Erra, infatti, la ricorrente quando sostiene la necessità che il convincimento del giudice debba fondarsi su più presunzioni e non su una sola presunzione semplice, come si desumerebbe dal riferimento nell'art. 2729 c.c., alla concordanza delle presunzioni, secondo una opzione ermeneutica non seguita dalla giurisprudenza che ammette la validità dell'inferenza deduttiva anche quando sia fondata su una sola presunzione (il requisito della concordanza "e' prescritto esclusivamente nell'ipotesi di un eventuale, ma non necessario, concorso di più elementi presuntivi", cfr. Cass. n. 2482 del 2019).
La possibilità che da un certo fatto noto possa risalirsi per via di deduzioni logiche ad un fatto ignoto costituisce oggetto di un apprezzamento di fatto del giudice di merito, censurabile in sede di legittimità nei ristretti, e qui non rilevanti, limiti di cui all'art. 360 c.p.c., n. 5 (cfr. Cass. 10253 del 2021).
Il ricorso è rigettato.

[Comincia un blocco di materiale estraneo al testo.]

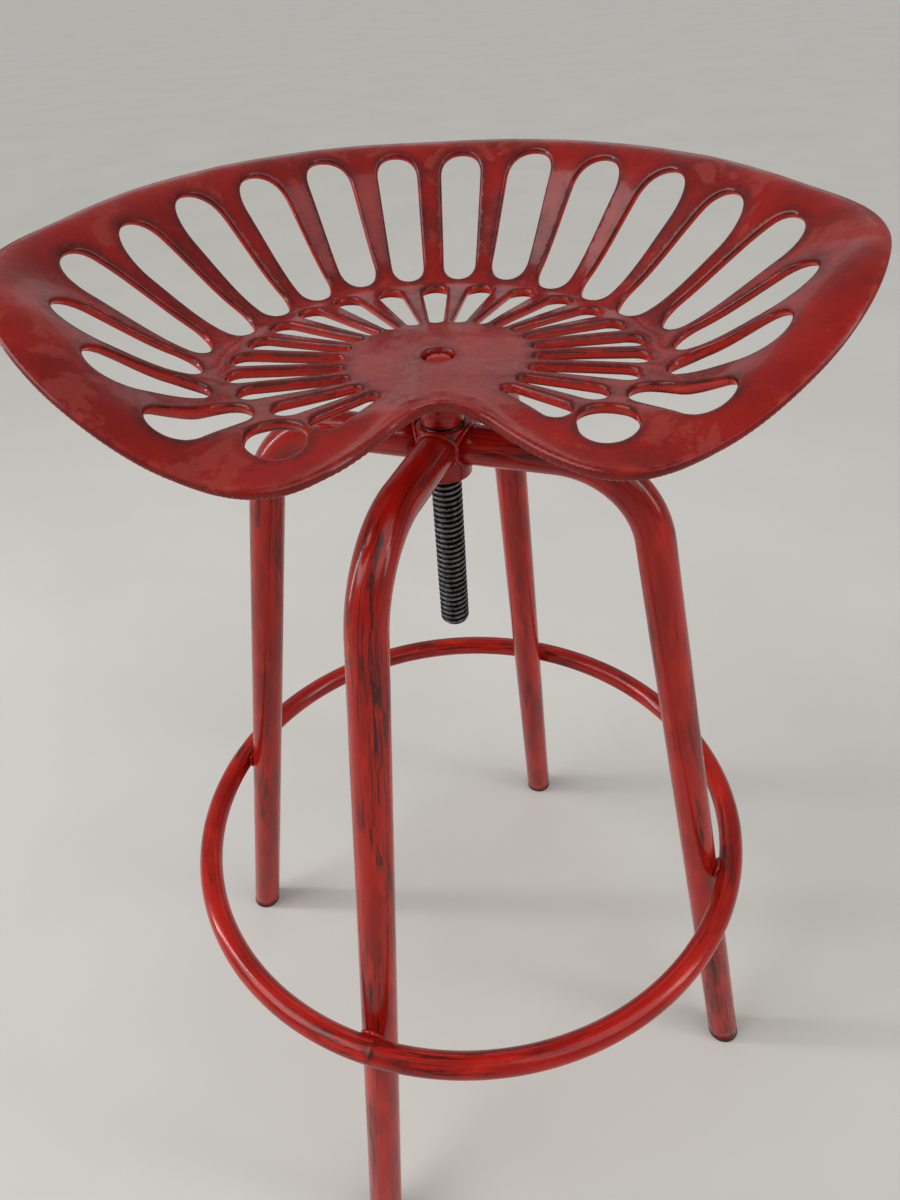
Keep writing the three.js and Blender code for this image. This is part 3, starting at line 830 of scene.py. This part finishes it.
def build_legs():
    columns = 64
    phi = TAU * np.arange(columns) / columns
    facing_ring = np.clip(np.cos(phi), 0, 1)
    for k, name in enumerate(LEGS):
        stations = leg_stations()
        verts, along, corner = [], [], []
        length = 0.0
        for i, (x, z, a) in enumerate(stations):
            if i:
                length += math.hypot(x - stations[i - 1][0], z - stations[i - 1][1])
            tangent = np.array([math.cos(a), 0, -math.sin(a)])
            normal = np.array([math.sin(a), 0, math.cos(a)])
            ring = LEG_R * (np.cos(phi)[:, None] * normal + np.sin(phi)[:, None] * np.array([0, 1, 0]))
            points = np.array([x, 0, z]) + ring
            if i == 0:
                points[:, 0] = np.sqrt(np.maximum(1, (HUB_R + 0.3) ** 2 - points[:, 1] ** 2))
            if i == len(stations) - 1:
                points = points + tangent * ((points[:, 2] - GLIDE_T) / math.sin(a))[:, None]
            verts.append(points)
            paint_run = np.full(columns, length + 700 * k)
            along.append(np.column_stack([LEG_R * np.cos(phi), LEG_R * np.sin(phi), paint_run]))
            # corner mark: painted shade on the side facing the footrest ring near it, darker paint near
            # the hub and round the outside of the bend
            at_ring = math.exp(-(((z - RING_Z) / 17) ** 2)) if i > 40 else 0
            at_hub = math.exp(-(((x - LEG_START) / 16) ** 2)) if i < 20 else 0
            outer_bend = 0.45 * math.exp(-(((i - 26) / 12) ** 2)) * (0.5 + 0.5 * np.cos(phi))
            corner.append(np.clip(0.6 * at_ring * facing_ring + 0.1 * at_hub + outer_bend, 0, 1))
        verts = np.concatenate(verts)
        marks = {"along": np.concatenate(along) * MM, "corner": np.concatenate(corner)}
        faces = [f[::-1] for f in capped(len(stations), columns)]
        place = spun(verts, LEG_AZIMUTH + 90 * k)
        piece("leg_tube_" + name, place, faces, "base", TUBE_RED, ["leg_" + name], marks)


def build_glides():
    for k, name in enumerate(LEGS):
        top = GLIDE_T - 0.3
        wide = LEG_R + 0.25
        profile = [(0.02, 0), (LEG_R - 0.3, 0), (wide, 0.8), (wide, top), (0.02, top)]
        profile = softened(profile, 0.8, 4, False)
        verts, faces = turned(profile, 56, closed=False)
        verts = verts + np.array([leg_radius_at(GLIDE_T / 2), 0, 0])
        place = spun(verts, LEG_AZIMUTH + 90 * k)
        node = "foot_glide_" + name
        piece("foot_glide_moulded_" + name, place, faces, "base", PLASTIC, [node])


def build_ring():
    """One bent tube, its ends butt-welded in front of the front leg, with a vent hole below."""
    columns = 56
    seam = math.radians(LEG_AZIMUTH + 270 + 1.2)
    vent = (math.radians(LEG_AZIMUTH + 45) - seam) % TAU
    theta = [*np.linspace(0, TAU, 300, endpoint=False)]
    theta += [*np.linspace(vent - 0.022, vent + 0.022, 22), *np.linspace(-0.02, 0.02, 14) % TAU]
    theta = np.unique(np.round(theta, 6))
    phi = TAU * np.arange(columns) / columns
    tt, pp = np.meshgrid(theta, phi, indexing="ij")
    off = (tt + math.pi) % TAU - math.pi
    s = off * RING_RADIUS
    bead = 0.5 * np.exp(-((s / 1.5) ** 2)) * (1 + 0.25 * np.sin(9 * pp) + 0.2 * np.sin(4 * pp + 1))
    r = RING_R - 0.05 + bead * 0.5
    hole = np.hypot((tt - vent) * RING_RADIUS, RING_R * ((pp + math.pi / 2 + math.pi) % TAU - math.pi))
    r = r - 4.5 * (1 - smoothstep(hole, 1.9, 2.6))
    reach = RING_RADIUS + r * np.cos(pp)
    angle = tt + seam
    height = RING_Z + r * np.sin(pp)
    verts = np.stack([reach * np.cos(angle), reach * np.sin(angle), height], -1).reshape(-1, 3)
    corner = np.zeros_like(tt)
    # painted shade on the ring's inner side where it passes each leg, and a dark line at the welded seam
    for k in range(4):
        d = (tt + seam - math.radians(LEG_AZIMUTH + 90 * k) + math.pi) % TAU - math.pi
        corner = corner + np.exp(-((d * RING_RADIUS / 17) ** 2)) * (0.55 - 0.45 * np.cos(pp))
    corner = np.clip(corner + 0.8 * np.exp(-((s / 3.5) ** 2)), 0, 1)
    paint_run = tt * RING_RADIUS + 4000
    along = np.stack([RING_R * np.cos(pp), RING_R * np.sin(pp), paint_run], -1).reshape(-1, 3)
    marks = {"along": along * MM, "corner": corner.ravel()}
    faces = [f[::-1] for f in lattice(len(theta), columns, True)]
    piece("footrest_tube", verts, faces, "base", TUBE_RED, ["footrest_ring"], marks)


def build_hub():
    sleeve = [(HUB_BORE_R, HUB_BOTTOM), (HUB_R, HUB_BOTTOM), (HUB_R, HUB_TOP), (HUB_BORE_R, HUB_TOP)]
    verts, faces = turned(softened(sleeve, 1.3), 88)
    marks = {"corner": near_corner(verts, (HUB_BOTTOM, HUB_TOP), 3)}
    piece("hub_sleeve_turned", verts, faces, "base", PART_RED, ["hub_sleeve"], marks)
    low, high = HUB_BOTTOM + 0.5, HUB_TOP - 0.5
    nut = [(10.35, low), (12.3, low), (12.3, high), (10.35, high)]
    verts, faces = turned(softened(nut, 0.5), 72)
    piece("hub_nut_turned", verts, faces, "base", ZINC, ["hub_nut"])


def build_hub_welds():
    """A bead where each leg meets the hub."""
    stations, columns = 160, 14
    a = TAU * np.arange(stations) / stations
    size = 1.6 + 0.05 * np.sin(34 * a) + 0.12 * np.sin(5 * a + 1)
    y, z = (LEG_R + 0.3) * np.sin(a), (LEG_R + 0.3) * np.cos(a)
    x = np.sqrt(np.maximum(HUB_R**2 - y**2, 60)) + 0.4
    path = np.stack([x, y, LEG_RUN_Z + z], -1)
    forward = np.roll(path, -1, 0) - np.roll(path, 1, 0)
    forward /= np.linalg.norm(forward, axis=1, keepdims=True)
    out = np.stack([0 * a, np.sin(a), np.cos(a)], -1)
    side = np.cross(forward, out)
    side /= np.linalg.norm(side, axis=1, keepdims=True)
    out = np.cross(side, forward)
    b = TAU * np.arange(columns) / columns
    offset = np.cos(b)[None, :, None] * out[:, None] + np.sin(b)[None, :, None] * side[:, None]
    verts = (path[:, None] + size[:, None, None] * offset).reshape(-1, 3)
    faces = lattice(stations, columns, True)
    for k, name in enumerate(LEGS):
        marks = {"corner": np.full(len(verts), 0.25)}
        place = spun(verts, LEG_AZIMUTH + 90 * k)
        piece("hub_weld_" + name, place, faces, "base", PART_RED, attributes=marks)


def build_ring_welds():
    """A lumpy fillet in the corner where the footrest crosses each leg."""
    rows, columns = 28, 40
    u = np.linspace(0.02, math.pi - 0.02, rows)
    v = TAU * np.arange(columns) / columns
    uu, vv = np.meshgrid(u, v, indexing="ij")
    unit = np.stack([np.sin(uu) * np.cos(vv), np.sin(uu) * np.sin(vv), np.cos(uu)], -1).reshape(-1, 3)
    touch = leg_radius_at(RING_Z) + (LEG_R + 0.2) / math.cos(LEG_TILT)
    for k, name in enumerate(LEGS):
        lump = unit * np.array([3.2, 8.6, 7.0])
        lump = lump * (1 + 0.05 * ripple(lump * 3, 12, 20 + k))[:, None]
        verts = lump + np.array([touch, 0, RING_Z])
        marks = {"corner": np.full(len(verts), 0.45)}
        faces = capped(rows, columns)
        place = spun(verts, LEG_AZIMUTH + 90 * k)
        node = "footrest_weld_" + name
        faces = [f[::-1] for f in faces]
        piece(node, place, faces, "base", PART_RED, attributes=marks)


build_legs()
build_glides()
build_ring()
build_hub()
build_hub_welds()
build_ring_welds()

# ---------------------------------------------------------------- floor, light and camera


def floor_paint():
    s = Shader("pale_floor")
    here = s.place()
    tone = s.band(s.noise(here, 3, 3), 0.35, 0.65)
    s.set("Base Color", s.mix(tone, (0.625, 0.615, 0.59, 1), (0.65, 0.64, 0.615, 1)))
    s.set("Roughness", 0.55)
    return s.material


def build_stage():
    mesh = bpy.data.meshes.new("floor")
    size = 40
    corners = [(-size, -size, 0), (size, -size, 0), (size, size, 0), (-size, size, 0)]
    mesh.from_pydata(corners, [], [(0, 1, 2, 3)])
    mesh.materials.append(floor_paint())
    floor = bpy.data.objects.new("floor", mesh)
    bpy.context.scene.collection.objects.link(floor)
    world = bpy.data.worlds.new("studio")
    world.use_nodes = True
    background = world.node_tree.nodes["Background"]
    background.inputs[0].default_value = (1.0, 0.99, 0.97, 1)
    background.inputs[1].default_value = 0.27
    bpy.context.scene.world = world
    bpy.context.scene.view_settings.view_transform = "Standard"


def soft_light(name, place, target, size, power, colour=(1, 1, 1)):
    data = bpy.data.lights.new(name, "AREA")
    data.shape = "RECTANGLE"
    data.size, data.size_y = size
    data.energy = power
    data.color = colour
    light = bpy.data.objects.new(name, data)
    light.location = place
    light.visible_camera = False
    light.rotation_euler = (Vector(target) - Vector(place)).to_track_quat("-Z", "Y").to_euler()
    bpy.context.scene.collection.objects.link(light)


def wide_light(name, toward, strength, spread, colour):
    """Even light from far away, as soft as a bright patch of sky that many degrees across."""
    data = bpy.data.lights.new(name, "SUN")
    data.energy = strength
    data.angle = math.radians(spread)
    data.color = colour
    light = bpy.data.objects.new(name, data)
    light.rotation_euler = Vector(toward).to_track_quat("Z", "Y").to_euler()
    bpy.context.scene.collection.objects.link(light)


def build_camera():
    """Close in front of the stool and a little above the seat, looking down, rolled a little."""
    pitch, roll, turn = math.radians(36.99), math.radians(-3.93), math.radians(0.66)
    ahead = Vector((0, math.cos(pitch), -math.sin(pitch)))
    right = Vector((1, 0, 0))
    up = Vector((0, math.sin(pitch), math.cos(pitch)))
    tilted_right = right * math.cos(roll) + up * math.sin(roll)
    tilted_up = up * math.cos(roll) - right * math.sin(roll)
    matrix = Matrix.Identity(4)
    for column, axis in enumerate((tilted_right, tilted_up, -ahead)):
        for row in range(3):
            matrix[row][column] = axis[row]
    matrix.translation = Vector((-0.0029, -0.5051, 0.8322))
    data = bpy.data.cameras.new("camera")
    data.sensor_width = 36
    data.lens = 27.0
    data.clip_start = 0.02
    data.clip_end = 200
    camera = bpy.data.objects.new("camera", data)
    camera.matrix_world = Matrix.Rotation(turn, 4, "Z") @ matrix
    bpy.context.scene.collection.objects.link(camera)
    bpy.context.scene.camera = camera


build_stage()
wide_light("sky_left", (-0.90, -0.22, 0.95), 1.35, 42, (1.0, 0.99, 0.97))
wide_light("sky_front", (0.70, -0.55, 1.05), 0.75, 50, (1.0, 0.98, 0.95))
soft_light("window", (-1.55, 0.15, 1.05), (0, 0, 0.45), (0.14, 1.3), 8, (1.0, 0.99, 0.97))
soft_light("window_right", (1.5, -0.55, 1.15), (0, 0, 0.45), (0.30, 0.9), 4, (1.0, 0.98, 0.95))
soft_light("pale_panel_behind", (0, 1.35, 1.2), (0, 0, 0.64), (1.7, 0.5), 1.1)
build_camera()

Le spese seguono la soccombenza e si liquidano in dispositivo.
P.Q.M.
La Corte rigetta il ricorso, condanna la ricorrente alle spese, liquidate in Euro 2200,00, di cui Euro 200,00 per esborsi, oltre accessori di legge.
Dà atto della sussistenza dei presupposti processuali per il versamento, da parte del ricorrente, ai sensi del D.P.R. n. 115 del 2002, art. 13, comma 1 quater, nel testo introdotto dalla L. n. 228 del 2012, art. 1, comma 17, di un ulteriore importo a titolo di contributo unificato, in misura pari a quello, ove dovuto, per il ricorso, a norma dello stesso art. 13, comma 1 bis.
Così deciso in Roma, il 8 giugno 2021.
Depositato in Cancelleria il 13 settembre 2021.